In April 1998, the Company's Board of Directors approved a two-for-one
stock split in the form of a stock dividend, effective on June 9, 1998 for
shareholders of record on May 26, 1998. All share information, including the
market price per share information disclosed above, and earnings per share
amounts have been restated to give effect to the stock split.
15
17
ITEM 6. SELECTED CONSOLIDATED FINANCIAL DATA
(in millions, except per share amounts)
- --------------------------------------------------------------------------------
1997 1996 1995 1994 1993
------- ------- ------- ------- -------
Total operating revenues $18,570 $17,753 $16,910 $16,137 $15,816
Operating income 1,926 1,839 1,015 1,006 690
Earnings (loss) before
extraordinary loss 985 1,105 191 228 (96)
Net earnings (loss) 985 1,016 162 228 (110)
Earnings (loss) per common
share before extraordinary
loss and effect of preferred
stock exchange:(1/2/3)
Basic 5.52 6.41 1.25 1.14 (1.03)
Diluted 5.39 6.07 1.24 1.14 (1.03)
Net earnings (loss) per
common share:(2/3)
Basic 5.52 5.90 1.06 2.25 (1.12)
Diluted 5.39 5.59 1.05 2.25 (1.12)
Total assets 20,915 20,497 19,556 19,486 19,326
Long-term debt, less current
maturities 2,260 2,752 4,983 5,603 5,431
Obligations under capital
leases, less current
obligations 1,629 1,790 2,069 2,275 2,123
Obligation for postretirement
benefits 1,579 1,530 1,439 1,254 1,090
(1) The earnings per share computation for the twelve months ended
December 31, 1994 includes a $171 million non-cash increase in
additional paid-in-capital resulting from the exchange of outstanding
convertible preferred stock into subordinated convertible debt.

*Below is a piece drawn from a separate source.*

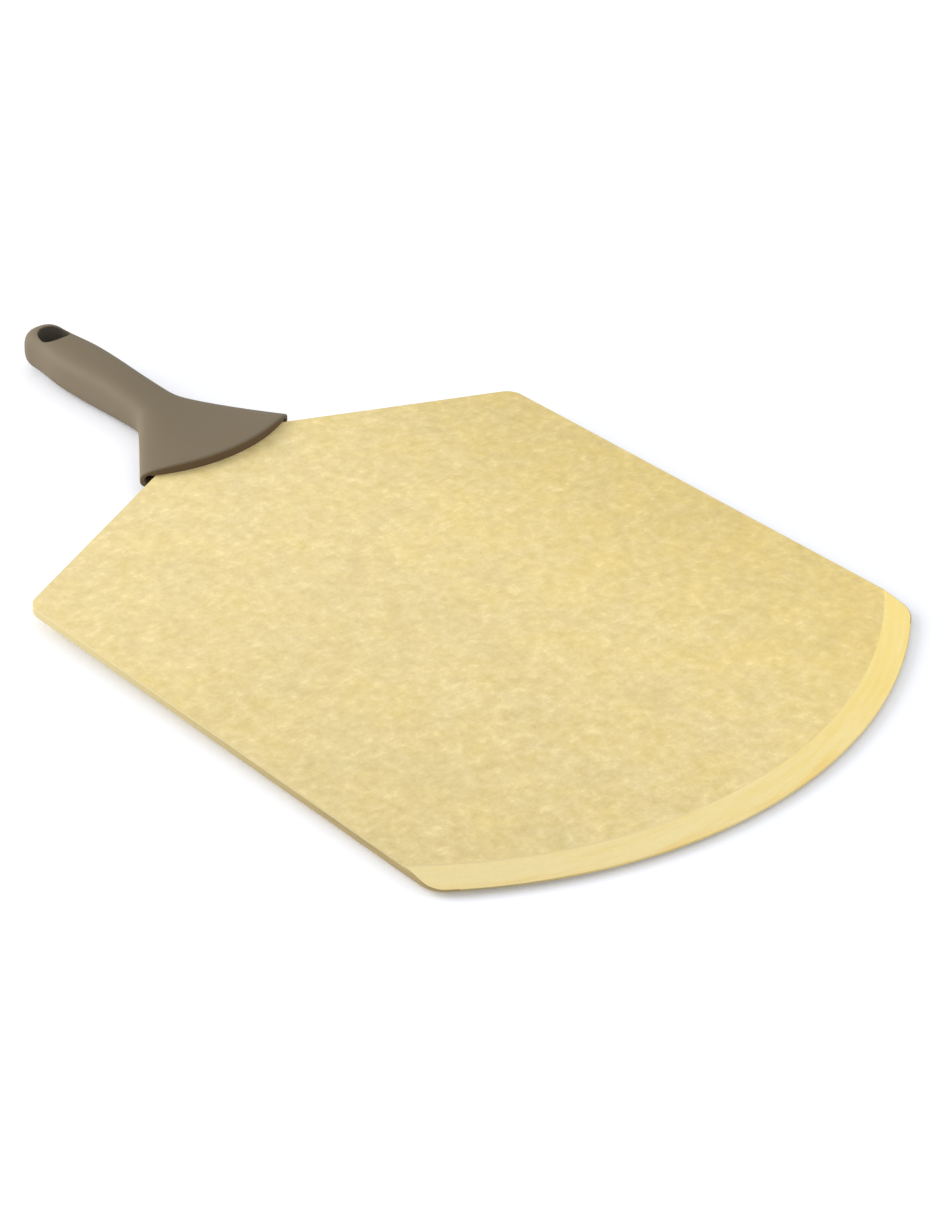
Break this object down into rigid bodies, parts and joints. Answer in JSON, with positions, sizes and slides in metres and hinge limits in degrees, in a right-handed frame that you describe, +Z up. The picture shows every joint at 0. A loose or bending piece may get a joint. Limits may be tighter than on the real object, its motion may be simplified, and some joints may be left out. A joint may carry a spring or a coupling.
{
  "type": "pizza serving board",
  "caption": "Flat wood-fibre pizza peel with a bevelled, arc-shaped front edge, sloped shoulders and a flared soft-skinned handle with a hanging hole.",
  "frame": {"origin": "centre of the front arc on the board's underside, which is also half-way along the overall length", "axes": "+Y along the length to the handle, +X across the width, +Z up out of the serving face"},
  "size_m": [0.3556, 0.5841, 0.0259],
  "materials": {
    "fibre_board": "pale pressed wood fibre, satin",
    "core_plastic": "moulded, matt dark grey",
    "screw_steel": "zinc-plated",
    "sleeve_rubber": "taupe soft-touch skin, fine matt texture"
  },
  "bodies": {
    "root": {"blade": "fibre_board", "core_upper": "core_plastic", "core_lower": "core_plastic", "core_screws": "screw_steel", "handle_sleeve": "sleeve_rubber"}
  },
  "joints": []
}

(2) The earnings (loss) per share amounts prior to 1997 have been restated
as required to comply with Statement of Financial Accounting Standards
No. 128, "Earnings Per Share".
(3) The earnings (loss) per share amounts have been restated to give effect
to the stock split on June 9, 1998.
No dividends were declared on common shares during any of the periods
above.
Information on the comparability of results is included in
Management's Discussion and Analysis and the notes to the consolidated
financial statements.
16
18
ITEM 7. MANAGEMENT'S DISCUSSION AND ANALYSIS OF
FINANCIAL CONDITION AND RESULTS OF OPERATIONS
AMR was incorporated in October 1982. AMR's principal subsidiary, American
Airlines, Inc., was founded in 1934. For financial reporting purposes, AMR's
operations fall within three major lines of business: the Airline Group, The
SABRE Group and the Management Services Group.
AIRLINE GROUP
The Airline Group consists primarily of American's Passenger and Cargo
divisions and AMR Eagle Holding Corporation, a separate subsidiary of AMR.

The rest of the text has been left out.